* **What the task requires**
Scan the records below for the line containing "What bpy script" and the line containing "and the balls.". Copy both, plus every line between, exactly.
········
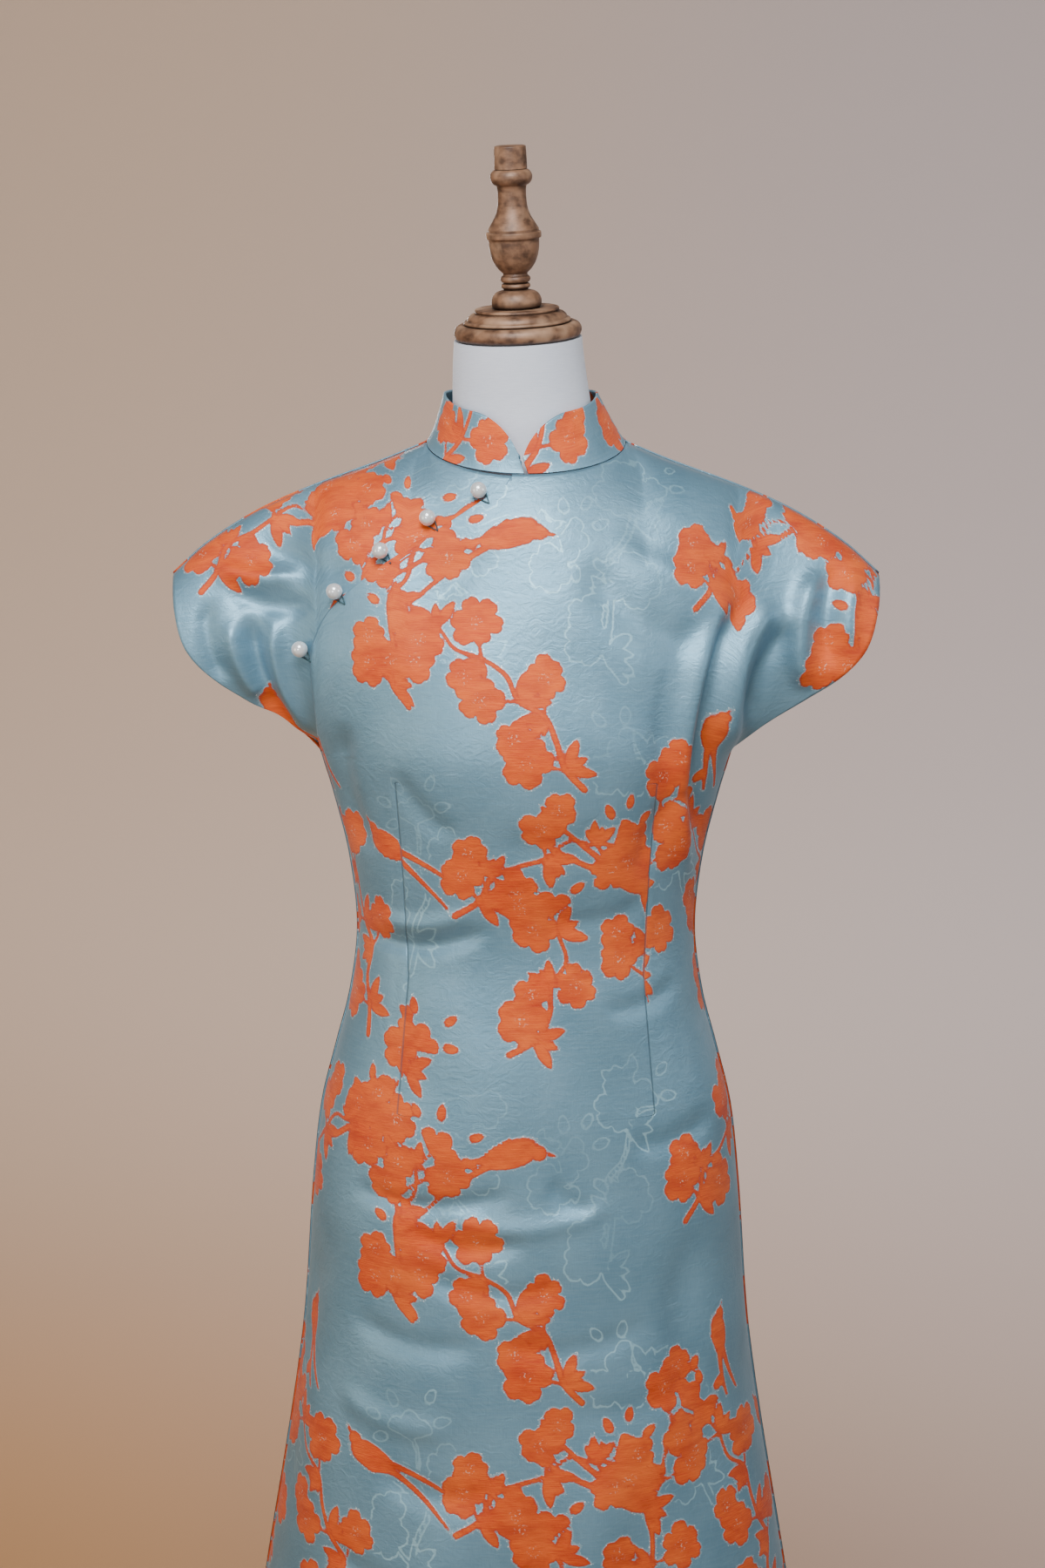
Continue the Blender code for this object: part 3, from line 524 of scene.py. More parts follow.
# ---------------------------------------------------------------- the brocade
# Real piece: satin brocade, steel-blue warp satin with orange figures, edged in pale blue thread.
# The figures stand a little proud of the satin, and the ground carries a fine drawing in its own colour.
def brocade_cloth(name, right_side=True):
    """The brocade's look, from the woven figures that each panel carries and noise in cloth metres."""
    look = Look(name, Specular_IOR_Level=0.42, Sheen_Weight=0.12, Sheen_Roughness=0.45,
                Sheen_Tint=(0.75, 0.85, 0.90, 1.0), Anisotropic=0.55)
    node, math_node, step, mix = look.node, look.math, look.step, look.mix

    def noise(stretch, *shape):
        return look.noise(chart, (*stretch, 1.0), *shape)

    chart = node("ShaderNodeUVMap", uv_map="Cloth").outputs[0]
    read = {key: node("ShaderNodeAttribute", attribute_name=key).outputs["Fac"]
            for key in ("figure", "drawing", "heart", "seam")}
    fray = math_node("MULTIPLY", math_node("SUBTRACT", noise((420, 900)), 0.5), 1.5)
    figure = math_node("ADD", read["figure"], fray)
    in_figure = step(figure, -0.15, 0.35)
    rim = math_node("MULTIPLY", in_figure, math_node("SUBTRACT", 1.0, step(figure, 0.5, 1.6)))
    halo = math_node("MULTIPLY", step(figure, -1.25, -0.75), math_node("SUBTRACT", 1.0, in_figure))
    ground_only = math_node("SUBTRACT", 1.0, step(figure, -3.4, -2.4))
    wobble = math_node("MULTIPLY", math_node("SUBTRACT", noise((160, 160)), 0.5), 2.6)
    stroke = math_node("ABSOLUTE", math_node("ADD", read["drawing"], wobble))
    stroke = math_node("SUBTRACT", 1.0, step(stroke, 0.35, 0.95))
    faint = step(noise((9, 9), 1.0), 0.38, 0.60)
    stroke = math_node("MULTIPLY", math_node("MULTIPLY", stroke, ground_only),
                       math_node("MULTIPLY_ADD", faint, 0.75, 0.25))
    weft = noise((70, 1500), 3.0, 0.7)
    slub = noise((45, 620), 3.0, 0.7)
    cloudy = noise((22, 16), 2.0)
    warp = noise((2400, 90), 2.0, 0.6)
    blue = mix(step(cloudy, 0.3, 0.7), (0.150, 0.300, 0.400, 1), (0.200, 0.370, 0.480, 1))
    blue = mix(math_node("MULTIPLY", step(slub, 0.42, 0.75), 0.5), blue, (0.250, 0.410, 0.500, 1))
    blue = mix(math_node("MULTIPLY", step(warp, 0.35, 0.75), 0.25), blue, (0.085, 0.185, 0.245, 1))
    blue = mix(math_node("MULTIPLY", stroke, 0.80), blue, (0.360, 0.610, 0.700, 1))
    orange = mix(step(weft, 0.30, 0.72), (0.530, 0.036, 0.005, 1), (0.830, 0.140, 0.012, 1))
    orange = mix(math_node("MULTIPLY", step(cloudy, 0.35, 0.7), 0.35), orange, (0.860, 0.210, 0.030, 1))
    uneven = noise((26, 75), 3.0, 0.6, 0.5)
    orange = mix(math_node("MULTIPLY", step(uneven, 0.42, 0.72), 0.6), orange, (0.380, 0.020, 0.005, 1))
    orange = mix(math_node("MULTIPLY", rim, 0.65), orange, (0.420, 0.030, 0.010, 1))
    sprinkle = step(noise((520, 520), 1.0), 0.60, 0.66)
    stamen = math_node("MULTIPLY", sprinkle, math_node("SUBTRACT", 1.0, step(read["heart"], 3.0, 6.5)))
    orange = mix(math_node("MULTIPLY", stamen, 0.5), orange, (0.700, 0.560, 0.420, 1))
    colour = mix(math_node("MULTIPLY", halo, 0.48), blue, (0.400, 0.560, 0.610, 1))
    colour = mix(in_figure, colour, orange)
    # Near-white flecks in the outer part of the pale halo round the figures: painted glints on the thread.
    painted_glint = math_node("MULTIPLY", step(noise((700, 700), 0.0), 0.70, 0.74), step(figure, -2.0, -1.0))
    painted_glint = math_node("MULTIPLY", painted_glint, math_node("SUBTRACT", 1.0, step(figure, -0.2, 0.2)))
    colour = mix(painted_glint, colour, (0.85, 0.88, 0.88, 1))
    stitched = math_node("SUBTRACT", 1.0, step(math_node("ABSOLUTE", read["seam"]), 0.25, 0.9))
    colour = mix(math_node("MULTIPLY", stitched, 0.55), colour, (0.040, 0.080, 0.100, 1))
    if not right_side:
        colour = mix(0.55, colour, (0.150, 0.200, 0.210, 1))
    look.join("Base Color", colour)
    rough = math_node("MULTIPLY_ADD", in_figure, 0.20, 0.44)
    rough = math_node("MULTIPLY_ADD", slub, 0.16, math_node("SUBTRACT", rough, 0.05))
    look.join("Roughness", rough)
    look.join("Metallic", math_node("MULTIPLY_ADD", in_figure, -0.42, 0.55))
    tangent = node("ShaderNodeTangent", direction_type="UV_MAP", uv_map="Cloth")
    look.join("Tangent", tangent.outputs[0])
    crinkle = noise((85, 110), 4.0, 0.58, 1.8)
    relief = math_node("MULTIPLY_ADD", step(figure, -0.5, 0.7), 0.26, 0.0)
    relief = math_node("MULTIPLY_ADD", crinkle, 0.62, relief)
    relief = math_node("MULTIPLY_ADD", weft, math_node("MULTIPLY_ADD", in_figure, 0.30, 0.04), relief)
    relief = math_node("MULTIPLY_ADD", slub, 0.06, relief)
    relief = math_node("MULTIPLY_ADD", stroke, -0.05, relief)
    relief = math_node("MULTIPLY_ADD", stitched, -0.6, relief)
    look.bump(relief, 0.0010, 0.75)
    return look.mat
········
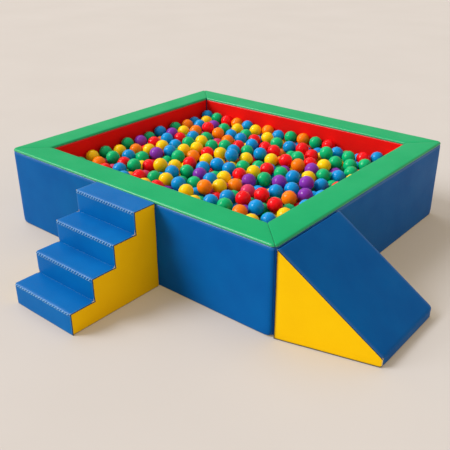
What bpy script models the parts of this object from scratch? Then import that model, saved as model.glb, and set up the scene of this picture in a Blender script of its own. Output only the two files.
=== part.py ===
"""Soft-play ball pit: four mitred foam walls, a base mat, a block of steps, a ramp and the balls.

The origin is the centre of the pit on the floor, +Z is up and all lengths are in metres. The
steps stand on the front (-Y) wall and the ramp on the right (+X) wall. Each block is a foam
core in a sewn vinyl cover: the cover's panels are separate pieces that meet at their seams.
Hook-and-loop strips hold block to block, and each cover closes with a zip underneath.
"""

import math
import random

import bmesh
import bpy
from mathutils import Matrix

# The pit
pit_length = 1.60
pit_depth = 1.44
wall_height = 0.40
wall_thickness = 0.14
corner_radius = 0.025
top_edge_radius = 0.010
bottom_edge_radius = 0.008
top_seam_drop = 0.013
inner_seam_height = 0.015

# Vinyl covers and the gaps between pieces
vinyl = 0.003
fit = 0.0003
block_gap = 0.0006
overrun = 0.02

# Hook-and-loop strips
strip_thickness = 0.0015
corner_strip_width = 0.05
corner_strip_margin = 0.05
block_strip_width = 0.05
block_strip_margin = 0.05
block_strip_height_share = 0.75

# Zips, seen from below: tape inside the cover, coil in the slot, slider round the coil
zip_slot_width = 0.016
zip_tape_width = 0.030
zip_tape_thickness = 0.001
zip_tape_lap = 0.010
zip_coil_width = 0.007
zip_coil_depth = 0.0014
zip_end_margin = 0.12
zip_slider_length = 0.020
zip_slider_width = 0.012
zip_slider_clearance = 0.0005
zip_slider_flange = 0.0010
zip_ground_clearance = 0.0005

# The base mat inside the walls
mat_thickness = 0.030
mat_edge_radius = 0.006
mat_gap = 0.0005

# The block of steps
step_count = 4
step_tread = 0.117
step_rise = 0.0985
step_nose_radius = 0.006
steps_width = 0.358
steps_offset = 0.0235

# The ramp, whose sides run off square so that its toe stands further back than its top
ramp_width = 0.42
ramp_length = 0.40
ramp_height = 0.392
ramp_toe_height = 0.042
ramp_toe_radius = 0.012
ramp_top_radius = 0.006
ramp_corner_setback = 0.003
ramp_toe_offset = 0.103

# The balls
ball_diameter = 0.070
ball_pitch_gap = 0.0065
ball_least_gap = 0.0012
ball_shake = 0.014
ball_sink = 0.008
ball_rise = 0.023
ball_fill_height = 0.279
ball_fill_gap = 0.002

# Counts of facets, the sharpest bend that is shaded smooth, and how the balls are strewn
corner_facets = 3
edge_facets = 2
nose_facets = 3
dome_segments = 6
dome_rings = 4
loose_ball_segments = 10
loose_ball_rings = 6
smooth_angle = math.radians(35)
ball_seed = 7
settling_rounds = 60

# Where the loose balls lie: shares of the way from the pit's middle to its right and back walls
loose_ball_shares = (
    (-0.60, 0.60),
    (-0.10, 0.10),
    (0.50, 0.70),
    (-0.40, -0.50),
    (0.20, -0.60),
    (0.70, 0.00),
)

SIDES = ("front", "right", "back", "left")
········
* **Task result**
What bpy script models the parts of this object from scratch? Then import that model, saved as model.glb, and set up the scene of this picture in a Blender script of its own. Output only the two files.
=== part.py ===
"""Soft-play ball pit: four mitred foam walls, a base mat, a block of steps, a ramp and the balls.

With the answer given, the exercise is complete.